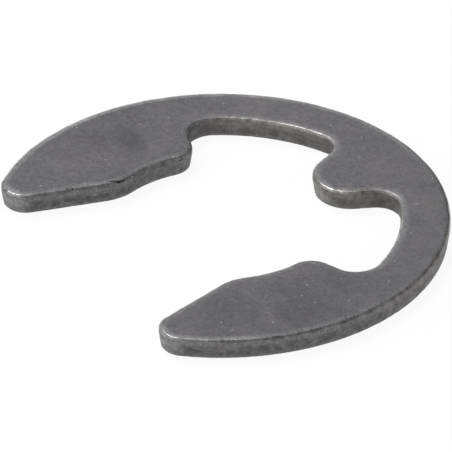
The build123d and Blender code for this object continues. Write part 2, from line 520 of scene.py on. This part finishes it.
class SteelNodes(Nodes):
    """The steel's nodes: what its looks are worked out from, and a method for each layer."""

    def __init__(self, tree):
        super().__init__(tree)
        place = self.add("ShaderNodeTexCoord").outputs["Object"]
        self.mm = self.vector("SCALE", i0=place, Scale=1 / MM).outputs[0]
        _, self.y, self.height = self.split(self.mm)

        # Zones, by how far the surface faces up: 1 on the top face, 0 on an upright wall.
        normal = self.add("ShaderNodeNewGeometry").outputs["Normal"]
        upward = self.math("ABSOLUTE", self.split(normal)[2])
        self.wall = self.spread(upward, 0.55, 0.25)
        off_wall = self.spread(upward, 0.12, 0.45)
        self.edge = self.times(off_wall, self.spread(upward, 0.9995, 0.95))
        self.crown = self.spread(upward, 0.99999, 0.999)
        below_band = self.spread(self.height, TORN_BAND + 0.06, TORN_BAND - 0.1)
        self.torn = self.times(self.wall, below_band)

        self.broad = self.noise(self.mm, *BROAD)
        self.blotch = self.noise(self.mm, *BLOTCH)
        self.middle = self.noise(self.mm, *MIDDLE)
        self.fine = self.noise(self.mm, *FINE)
        self.pitting = self.noise(self.mm, *PITTING)
        drawn_out = self.add("ShaderNodeMapping", None, Vector=self.mm, Scale=STREAK_SCALE)
        self.streaks = self.noise(drawn_out.outputs[0], *STREAKS)

        # Painted shade: where the outline is hollow, less of the paler bare steel shows on the
        # rolled edge, so it is darker there; it is also rougher there.
        self.hollow = self.attribute("hollow")
        self.bare_edge_and_hollow_shade = self.times(self.edge, self.spread(self.hollow, 0.1, 0.9, 0.8, 0.3))

    def stains(self):
        """The share by which the darker zones show, with uneven edges."""
        limits = self.noise(self.mm, *STAIN_EDGE)
        uneven = self.spread(limits, 0.2, 0.8, -STAIN_WANDER, STAIN_WANDER)
        total = 0.0
        for (x, y), reach, strength in STAINS:
            gap = self.vector("DISTANCE", i0=self.mm, i1=(x, y, THICKNESS)).outputs["Value"]
            gap = self.plus(gap, uneven)
            stain = self.spread(gap, reach, STAIN_CORE * reach, 0.0, strength)
            total = self.plus(stain, total)
        return self.math("MINIMUM", total, DARKEST_STAIN)

    def top_face(self):
        """Flat steel with stains, paler on the bow, with painted sheen on the crown and more on
        the far rim.
        """
        colour = self.mix(self.spread(self.broad, 0.35, 0.65), FLAT_COOL, FLAT_WARM)
        colour = self.mix(self.stains(), colour, STAINED)
        colour = self.mix(self.spread(self.y, 2.0, 10.0), colour, BOW_TINT, "MULTIPLY")
        # Painted sheen: the crown is paler, in blotches.
        crown = self.times(self.crown, self.spread(self.blotch, 0.3, 0.7, 0.4, 1.0))
        colour = self.mix(crown, colour, PAINTED_CROWN_SHEEN)
        # Painted sheen: more of it on the crown of the outer rim on the far side.
        to_side = self.vector("DOT_PRODUCT", i0=self.mm, i1=RIM_SHEEN_SIDE).outputs["Value"]
        from_origin = self.vector("LENGTH", i0=self.mm).outputs["Value"]
        rim_sheen = self.times(crown, self.spread(to_side, 4.0, 13.0))
        rim_sheen = self.times(rim_sheen, self.spread(from_origin, 15.5, 17.0))
        return self.mix(rim_sheen, colour, PAINTED_RIM_SHEEN)

    def walls(self, colour):
        """A streaked band over a pitted torn wall, with painted light at its foot, painted shade
        in hollows and painted light on the walls of the rounded ends.
        """
        sheared = self.mix(self.spread(self.streaks, 0.3, 0.7), SHEARED_DARK, SHEARED_PALE)
        torn = self.mix(self.spread(self.pitting, 0.36, 0.62), TORN_DARK, TORN_PALE)
        colour = self.mix(self.wall, colour, sheared)
        colour = self.mix(self.torn, colour, torn)
        # Painted light: the torn wall is paler towards its foot, as bounce light from the floor.
        foot_light = self.times(self.torn, self.spread(self.height, 0.5, 0.1))
        colour = self.mix(self.times(foot_light, 0.6), colour, PAINTED_FOOT_LIGHT)
        # Painted shade: the walls are darker where the outline is hollow.
        hollow = self.times(self.wall, self.times(self.hollow, 0.6))
        colour = self.mix(hollow, colour, PAINTED_HOLLOW_SHADE)
        # Painted light on the walls of the rounded ends.
        return self.mix(self.times(self.wall, self.attribute("lit_end")), colour, PAINTED_END_LIGHT)

    def rolled_edge(self, colour):
        """Blotches of bare steel on the edge, painted highlight and shade along listed
        stretches, and a warmer tint of edge and walls on the bow.
        """
        bare = self.mix(self.spread(self.blotch, 0.35, 0.62), EDGE_DARK, EDGE_BARE)
        # Painted highlight and shade: the bare edge is brighter or duller along listed
        # stretches.
        painted_highlight = self.grey(self.plus(self.attribute("painted_highlight"), 1.0))
        colour = self.mix(self.bare_edge_and_hollow_shade, colour, self.mix(1.0, bare, painted_highlight, "MULTIPLY"))
        sides = self.math("MAXIMUM", self.wall, self.edge)
        bow_sides = self.times(sides, self.spread(self.y, 2.0, 8.0))
        return self.mix(bow_sides, colour, BOW_SIDE_TINT, "MULTIPLY")

    def marks(self, colour):
        """Bright grains where the edge is worn, and dark nicks and pits."""
        grains = self.times(self.spread(self.fine, 0.45, 0.62), 0.7)
        colour = self.mix(self.times(self.attribute("worn"), grains), colour, BARE_GRAIN)
        dark = self.times(self.spread(self.attribute("marked"), 0.05, 0.6), 0.75)
        return self.mix(dark, colour, NICKED)

    def mottling(self, colour):
        """Every colour darker and paler in patches of four sizes."""
        tone = 1.0
        for field, start, share in (
            (self.broad, 0.25, 0.07),
            (self.blotch, 0.25, 0.12),
            (self.middle, 0.25, 0.14),
            (self.fine, 0.2, 0.31),
        ):
            tone = self.plus(tone, self.spread(field, start, 1 - start, -share, share))
        return self.mix(1.0, colour, self.grey(tone), "MULTIPLY")

    def specks(self, colour):
        """Tiny bright specks, each at the centre of a Voronoi cell that chance picks."""
        flat = {"voronoi_dimensions": "2D"}
        cells = self.add("ShaderNodeTexVoronoi", flat, Vector=self.mm, Scale=SPECKS_PER_MM)
        chance = self.add("ShaderNodeSeparateColor", None, i0=cells.outputs["Color"]).outputs[0]
        speck = self.spread(cells.outputs["Distance"], 0.028, 0.014)
        speck = self.times(speck, self.spread(chance, 0.35, 0.5))
        speck = self.times(speck, self.math("SUBTRACT", 1.0, self.wall))
        return self.mix(self.times(speck, 0.9), colour, SPECK)

    def roughness(self):
        """Blotchy, a little rougher on the walls and much smoother on the bare edge."""
        rough = self.spread(self.blotch, 0.25, 0.75, 0.5, 0.4)
        rough = self.plus(rough, self.times(self.wall, 0.06))
        return self.math("SUBTRACT", rough, self.times(self.bare_edge_and_hollow_shade, 0.22))

    def bump(self):
        """Fine grain all over, pits in the torn wall and streaks on every wall."""
        relief = self.plus(self.times(self.fine, 0.6), self.times(self.blotch, 0.5))
        relief = self.plus(relief, self.times(self.torn, self.times(self.pitting, 2.5)))
        relief = self.plus(relief, self.times(self.wall, self.streaks))
        inputs = {"Strength": BUMP_STRENGTH, "Distance": BUMP_DISTANCE, "Height": relief}
        return self.add("ShaderNodeBump", None, **inputs).outputs[0]


def steel():
    """Phosphated spring steel: dark and matt, and bare where its edges are worn."""
    material = bpy.data.materials.new("phosphated_steel")
    material.use_nodes = True
    nodes = SteelNodes(material.node_tree)
    colour = nodes.top_face()
    for layer in (nodes.walls, nodes.rolled_edge, nodes.marks, nodes.mottling, nodes.specks):
        colour = layer(colour)
    looks = {"Base_Color": colour, "Roughness": nodes.roughness(), "Normal": nodes.bump()}
    shader = nodes.add("ShaderNodeBsdfPrincipled", None, Metallic=METALLIC, **looks)
    nodes.add("ShaderNodeOutputMaterial", None, Surface=shader.outputs[0])
    return material


# ---------------------------------------------------------------- studio
TURN = math.radians(AZIMUTH)
RIGHT = Vector((math.cos(TURN), math.sin(TURN), 0))
AWAY = Vector((-math.sin(TURN), math.cos(TURN), 0))
UP = Vector((0, 0, 1))


def sky_direction(clockwise, elevation):
    """From the clip to a place in the sky, by its angle clockwise from straight behind it."""
    around, above = math.radians(clockwise), math.radians(elevation)
    level = AWAY * math.cos(around) + RIGHT * math.sin(around)
    return level * math.cos(above) + UP * math.sin(above)


def floor_material():
    """White floor. The camera and gloss see it near white, with the shadow kept faintly."""
    material = bpy.data.materials.new("studio_floor")
    material.use_nodes = True
    nodes = Nodes(material.node_tree)
    ray = nodes.add("ShaderNodeLightPath")
    seen = nodes.math("MAXIMUM", ray.outputs["Is Camera Ray"], ray.outputs["Is Glossy Ray"])
    seen = nodes.math("MAXIMUM", seen, ray.outputs["Is Transmission Ray"])
    share = nodes.times(seen, FLOOR_WHITE)
    matt = nodes.add("ShaderNodeBsdfDiffuse", None, Color=FLOOR_COLOUR).outputs[0]
    white = nodes.add("ShaderNodeEmission", None, Color=WHITE, Strength=1.0).outputs[0]
    blend = nodes.add("ShaderNodeMixShader", None, i0=share, i1=matt, i2=white)
    nodes.add("ShaderNodeOutputMaterial", None, Surface=blend.outputs[0])
    return material


def build_floor():
    bpy.ops.mesh.primitive_plane_add(size=FLOOR_SIZE, location=(0, 0, low.z - FLOOR_GAP))
    floor = bpy.context.object
    floor.name = "studio_floor_plane"
    floor.data.materials.append(floor_material())


def build_lamp(name, clockwise, elevation, width, depth, radiance):
    """A rectangular lamp that faces the clip."""
    lamp = bpy.data.lights.new(name, "AREA")
    lamp.shape = "RECTANGLE"
    lamp.size, lamp.size_y = width, depth
    lamp.energy = radiance * math.pi * width * depth
    holder = bpy.data.objects.new(name, lamp)
    place = sky_direction(clockwise, elevation) * LAMP_DISTANCE
    holder.location = place
    holder.rotation_euler = (-place).to_track_quat("-Z", "Y").to_euler()
    bpy.context.scene.collection.objects.link(holder)


def build_sky():
    """A white sky, brightest to the left, and black overhead and behind the clip."""
    world = bpy.data.worlds.new("studio")
    bpy.context.scene.world = world
    world.use_nodes = True
    nodes = Nodes(world.node_tree)
    direction = nodes.add("ShaderNodeTexCoord").outputs["Generated"]
    total = 0.0
    for side, level in ((-RIGHT, SKY_LEFT), (RIGHT, SKY_RIGHT), (-AWAY, SKY_BEHIND)):
        facing = nodes.vector("DOT_PRODUCT", i0=direction, i1=side).outputs["Value"]
        share = nodes.math("MAXIMUM", facing, 0.0)
        total = nodes.plus(nodes.times(share, level), total)
    sky = nodes.add("ShaderNodeBackground", None, Color=WHITE, Strength=total)
    nodes.add("ShaderNodeOutputWorld", None, Surface=sky.outputs[0])


def build_camera():
    camera = bpy.data.cameras.new("camera")
    camera.sensor_width = SENSOR
    camera.lens = LENS
    camera.clip_start, camera.clip_end = VIEW_RANGE
    back = sky_direction(180, ELEVATION)
    holder = bpy.data.objects.new("camera", camera)
    holder.location = AIM + back * DISTANCE
    holder.rotation_euler = (-back).to_track_quat("-Z", "Y").to_euler()
    bpy.context.scene.collection.objects.link(holder)
    bpy.context.scene.camera = holder


outline = evenly_spaced(smooth_curve(cad_outline("e_clip", TORN_BAND)), SPACING)
clip = swept_clip(outline)
clip.data.materials.append(steel())
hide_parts("e_clip")
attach(clip, "root")

build_floor()
for name, lamp in LAMPS.items():
    build_lamp(name, *lamp)
build_sky()
build_camera()
bpy.context.scene.view_settings.view_transform = "Standard"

*Stated task*
Copy exactly the lines that run from the first line of the data to the line containing "steel's nodes: what", please, with both ends included and nothing else.

*Exercise output*
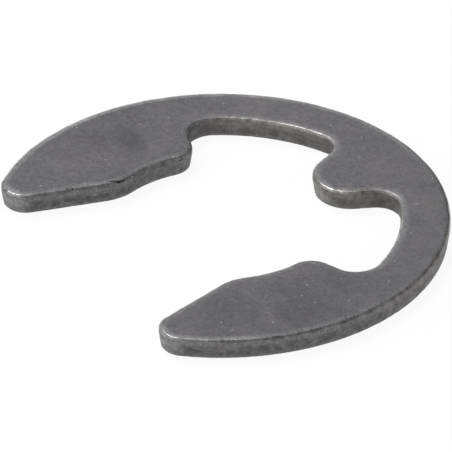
The build123d and Blender code for this object continues. Write part 2, from line 520 of scene.py on. This part finishes it.
class SteelNodes(Nodes):
    """The steel's nodes: what its looks are worked out from, and a method for each layer."""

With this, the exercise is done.